Jolie matinée. Si les rues sont ensoleillées, les électeurs, eux, sont maussades. «Les Neuilléens votent à droite, mais ils votent là où ils veulent», déclare en chœur un couple. «Ce monsieur n’est pas séduisant», ajoute Geneviève à propos de Martinon, avant de se lâcher carrément : «Ça commence à m’énerver ces magouilles politiques.» Pas un électeur qui ne vole au secours du parachuté. Tous disent leur attachement à Nicolas Sarkozy, mais celui-ci s’est relâché. «Les gens en ont assez du fait du roi, assure Françoise. Qu’il fasse plutôt baisser le prix du lait et du reste.» «Et puis, reprend Geneviève, ça me dérange cette nouvelle première dame qu’on voit nue partout, sur Internet, alors qu’elle est censée nous représenter dans les déplacements internationaux.»

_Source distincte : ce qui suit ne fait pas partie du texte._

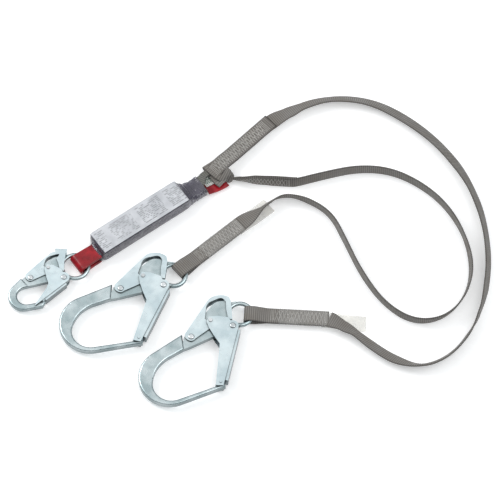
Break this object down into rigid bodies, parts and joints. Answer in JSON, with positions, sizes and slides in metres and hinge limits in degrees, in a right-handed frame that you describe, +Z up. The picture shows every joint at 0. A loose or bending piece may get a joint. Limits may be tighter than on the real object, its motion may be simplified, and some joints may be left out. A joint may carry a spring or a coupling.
{
  "type": "shock absorbing lanyard",
  "caption": "Twin-leg shock absorbing lanyard: snap hook, covered tear-webbing pack, two grey webbing legs laid in loose loops and two large rebar hooks with locking gates.",
  "frame": {"origin": "on the surface that the lanyard lies on, under the middle of everything but the two free webbing legs", "axes": "+Z up; +X from the snap hook towards the free legs; +Y towards the top of the layout"},
  "size_m": [0.7394, 0.5331, 0.0283],
  "materials": {
    "zinc_forging": "bright zinc plated forging",
    "zinc_plate": "bright zinc plated pressed steel",
    "rivet_steel": "domed steel rivets",
    "spring_steel": "spring wire",
    "grey_webbing": "ribbed polyester webbing",
    "loop_webbing": "polyester webbing",
    "tear_webbing": "folded tear webbing",
    "thread": "polyester thread",
    "clear_cover": "clear shrink film",
    "clear_sleeve": "clear vinyl",
    "label": "printed film label, plain lines only",
    "red_vinyl": "glossy red vinyl",
    "lining": "white lining with green stitches"
  },
  "bodies": {
    "lanyard": {"junction_wrap": "grey_webbing", "leg_a_clear_sleeve": "clear_sleeve", "leg_a_hook_loop": "grey_webbing", "leg_a_hook_stitching": "thread", "leg_a_pack_block": "grey_webbing", "leg_a_pack_stitching": "thread", "leg_a_webbing": "grey_webbing", "leg_b_clear_sleeve": "clear_sleeve", "leg_b_hook_loop": "grey_webbing", "leg_b_hook_stitching": "thread", "leg_b_pack_block": "grey_webbing", "leg_b_pack_stitching": "thread", "leg_b_webbing": "grey_webbing", "leg_end_loop": "loop_webbing", "loop_lining": "lining", "pack_cover": "clear_cover", "pack_label": "label", "pack_tear_webbing": "tear_webbing", "red_sleeve": "red_vinyl", "snap_end_loop": "loop_webbing", "wear_pad": "red_vinyl"},
    "leg_b_hook": {"leg_b_hook_body": "zinc_forging", "leg_b_hook_gate_rivet": "rivet_steel", "leg_b_hook_lever_rivet": "rivet_steel", "leg_b_hook_gate_spring": "spring_steel", "leg_b_hook_lever_spring": "spring_steel"},
    "leg_b_hook_gate": {"leg_b_hook_gate": "zinc_plate", "leg_b_hook_lock_studs": "rivet_steel"},
    "leg_b_hook_lever": {"leg_b_hook_lock_lever": "zinc_plate"},
    "leg_a_hook": {"leg_a_hook_body": "zinc_forging", "leg_a_hook_gate_rivet": "rivet_steel", "leg_a_hook_lever_rivet": "rivet_steel", "leg_a_hook_gate_spring": "spring_steel", "leg_a_hook_lever_spring": "spring_steel"},
    "leg_a_hook_gate": {"leg_a_hook_gate": "zinc_plate", "leg_a_hook_lock_studs": "rivet_steel"},
    "leg_a_hook_lever": {"leg_a_hook_lock_lever": "zinc_plate"},
    "snap_hook": {"snap_hook_body": "zinc_forging", "snap_hook_gate_rivet": "rivet_steel", "snap_hook_lever_rivet": "rivet_steel", "snap_hook_gate_spring": "spring_steel", "snap_hook_lever_spring": "spring_steel"},
    "snap_hook_gate": {"snap_hook_gate": "zinc_plate", "snap_hook_lock_studs": "rivet_steel"},
    "snap_hook_lever": {"snap_hook_lock_lever": "zinc_plate"}
  },
  "joints": [
    {"name": "leg_b_hook_swivel", "type": "hinge", "parent": "lanyard", "child": "leg_b_hook", "pos_m": [-0.02107, -0.02546, 0.0117], "axis": [0, 0, 1], "range_deg": [-3, 6]},
    {"name": "leg_b_hook_gate_turn", "type": "hinge", "parent": "leg_b_hook", "child": "leg_b_hook_gate", "pos_m": [-0.03657, -0.04646, 0.0117], "axis": [0, 0, -1], "range_deg": [0, 38], "stiffness_Nm_per_rad": 0.3, "springref_deg": -11.46},
    {"name": "leg_b_hook_lever_squeeze", "type": "hinge", "parent": "leg_b_hook", "child": "leg_b_hook_lever", "pos_m": [-0.10257, -0.05096, 0.0117], "axis": [0, 0, -1], "range_deg": [0, 6.01], "stiffness_Nm_per_rad": 0.2, "springref_deg": -2.86},
    {"name": "leg_a_hook_swivel", "type": "hinge", "parent": "lanyard", "child": "leg_a_hook", "pos_m": [0.08081, -0.09263, 0.0117], "axis": [0, 0, 1], "range_deg": [-3, 40]},
    {"name": "leg_a_hook_gate_turn", "type": "hinge", "parent": "leg_a_hook", "child": "leg_a_hook_gate", "pos_m": [0.06993, -0.11636, 0.0117], "axis": [0, 0, -1], "range_deg": [0, 38], "stiffness_Nm_per_rad": 0.3, "springref_deg": -11.46},
    {"name": "leg_a_hook_lever_squeeze", "type": "hinge", "parent": "leg_a_hook", "child": "leg_a_hook_lever", "pos_m": [0.00624, -0.13426, 0.0117], "axis": [0, 0, -1], "range_deg": [0, 6.01], "stiffness_Nm_per_rad": 0.2, "springref_deg": -2.86},
    {"name": "snap_hook_swivel", "type": "hinge", "parent": "lanyard", "child": "snap_hook", "pos_m": [-0.17267, -0.00956, 0.0098], "axis": [0, 0, 1], "range_deg": [-2, 9]},
    {"name": "snap_hook_gate_turn", "type": "hinge", "parent": "snap_hook", "child": "snap_hook_gate", "pos_m": [-0.18967, -0.03156, 0.0098], "axis": [0, 0, -1], "range_deg": [0, 22], "stiffness_Nm_per_rad": 0.3, "springref_deg": -11.46},
    {"name": "snap_hook_lever_squeeze", "type": "hinge", "parent": "snap_hook", "child": "snap_hook_lever", "pos_m": [-0.24097, -0.03136, 0.0098], "axis": [0, 0, -1], "range_deg": [0, 6.01], "stiffness_Nm_per_rad": 0.2, "springref_deg": -2.86}
  ],
  "couplings": [
    {"joint": "leg_b_hook_lever_squeeze", "follows": "leg_b_hook_gate_turn", "ratio": 0.15789},
    {"joint": "leg_a_hook_lever_squeeze", "follows": "leg_a_hook_gate_turn", "ratio": 0.15789},
    {"joint": "snap_hook_lever_squeeze", "follows": "snap_hook_gate_turn", "ratio": 0.27273}
  ]
}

La tête de liste est annoncée, son directeur de campagne, Olivier Babeau, assure dans un communiqué à 9 h 30 que Martinon «était ce matin en petit-déjeuner d’appartement avec des Neuilléens. Le programme ne change pas». Il se maintient, donc. Une nuée de caméras et de journalistes l’attendent de pied ferme rue Madeleine-Michel quand une heure plus tard, l’information claque, venue de l’AFP : «Nous avons décidé de conduire la liste de rassemblement à Neuilly, afin de faire cesser les divergences au sein de la majorité présidentielle sur notre commune.» Le communiqué est, cette fois, signé de Marie-Cécile Ménard, Arnaud Teullé et Jean Sarkozy. Il a été envoyé depuis la boîte mail de ce dernier. David Martinon est officiellement lâché par ses amis.

Et dans un contretemps inouï, le voilà qui apparaît. Qui s’avance boulevard du Roule. Somnambule au sourire figé, il vient se cogner aux caméras comme un papillon aveuglé par la lumière. Il ne veut pas répondre aux questions, il a juste gardé son masque de campagne. Il tourne les talons, s’enfuit. La troupe joue à saute-mouton entre les bancs, les chiens tenus en laisse et les voitures. Est-il venu chercher le réconfort de quelques-uns ? Une poignée de militants crient des «David à la mairie», des «Martinon, oui, oui». Un couple digne l’encadre. Et l’exfiltre dans un 4x4 Mercedes, place Winston-Churchill.

«Le plus légitime»

Une heure plus tard, au même endroit précisément, les trois remplaçants surgissent : Marie-Cécile Ménard, Arnaud Teullé et Jean Sarkozy. Ils parlent de «désaccords», disent que «David est un ami» dont «ils se désolidarisent», ils ne veulent rien dire de l’énorme couac qui vient de se produire sous les yeux ahuris des habitants et de la presse. Alors qu’ils embarquent dans le bus 43, ligne Neuilly-Bagatelle, un militant se lance devant les micros : «C’est vrai que Martinon a perdu 40 points en quatre mois… Enfin, il faut vérifier… Mais pour moi, Arnaud Teullé est le plus légitime pour conduire la liste.» Et moi, Jean Sarkozy. Et moi, Marie-Cécile Menard… Le secrétaire général de l’UMP, Patrick Devedjian, a annoncé qu’il tiendra ce soir une réunion d’où sortira le nom du nouveau chef defil.